House Agriculture Chairman David Scott on Thursday said the 2023 farm bill should address the barriers small businesses and Black entrepreneurs face when trying to start legal cannabis companies under state law.
Those barriers include high startup costs, underfunded state social equity programs and the lack of access to banking, Amber Littlejohn, executive director of the Minority Cannabis Business Association, told Scott and other members of the House Financial Services Subcommittee on Consumer Protections and Financial Institutions.
“Here we are, the fastest growing agricultural product, between hemp and cannabis,” said Scott, D-Ga. “We’re also going into our farm bill. We’ve got to address this issue. We can no longer hide it.”
Congress has previously used the legislation that reauthorizes agriculture and nutrition programs to address the legal status of cannabis. The 2018 farm law made it legal to grow hemp, derived from the cannabis plant, as an agricultural crop.
However, jurisdiction over policies addressing cannabis cut across committees, potentially complicating Scott’s efforts. In his role as Senate majority leader in 2018, Mitch McConnell, R-Ky., had to fend off opposition from Sen. Charles E. Grassley, R-Iowa, then chairman of the Senate Judiciary Committee, to include the hemp provisions.

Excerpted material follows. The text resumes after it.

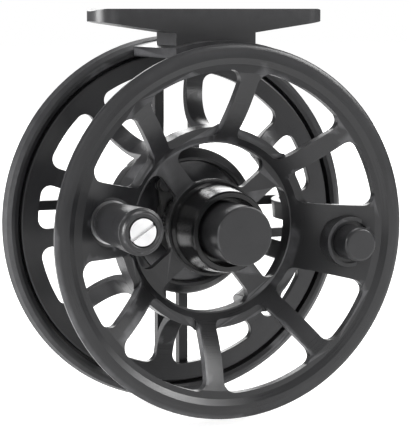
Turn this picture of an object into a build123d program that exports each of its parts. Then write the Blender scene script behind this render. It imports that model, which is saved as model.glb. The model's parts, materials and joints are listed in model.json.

Scott pressed Littlejohn on the barriers to entry that small and minority farmers face trying to get into the cannabis industry.
Littlejohn said state-sponsored social equity programs designed to help minority communities harmed by drug policies in the past get a foothold in the cannabis industry have fallen short. Only 15 of the 37 states with legal recreational- or medical-use marijuana programs have equity programs, and none of those are well-funded enough to defray the high startup costs, Littlejohn said.
“What we’ve seen is they’re rolling out these equity programs, but the funding is not there,” Littlejohn said. “There is a clock ticking on the amount of time that people have to get their businesses up and running.”
In Scott’s state of Georgia, would-be cannabis business owners must pay $200,000 just to apply for a license to grow or process the substance, Littlejohn said. Only four African Americans applied for licenses, and the state approved none of them, she said.
Pandemic relief
Meanwhile, Subcommittee Chairman Ed Perlmutter, D-Colo., and Rep. Ayanna S. Pressley, D-Mass., criticized the exclusion of cannabis businesses from federal pandemic relief provided to other small businesses.
“This exclusion has added insult to injury. Ensuring Black and brown folks can start and sustain cannabis businesses is a matter of economic and racial justice,” Pressley said. The criticism comes as another small business relief package to attach to the delayed fiscal 2022 appropriations package is taking shape in the Senate.
Littlejohn said the pandemic hit minority-owned cannabis businesses hard.
“The pandemic has hit all minority businesses hard, but it has been especially hard on minority cannabis businesses that really don’t have anywhere to turn for resources,” she said. “It is really a dire situation. If we don’t get the resources now, many minority businesses are just not going to make it to legalization. They won’t make it to the end of the year.”
Perlmutter said federal restrictions cutting the cannabis industry off from banking and financial services exacerbated pandemic hardships.
“Not only must these businesses contend with the ongoing pandemic and other economic uncertainties without being eligible for any federal small business aid, but they must do so while being shut out of the banking system,” he said. “Forcing this industry to do business in all-cash is turning into a public safety nightmare.”
The House has passed Perlmutter’s legislation to remove those restrictions six times, both as a standalone bill and provision attached to other packages. Each time, it has faltered in the Senate.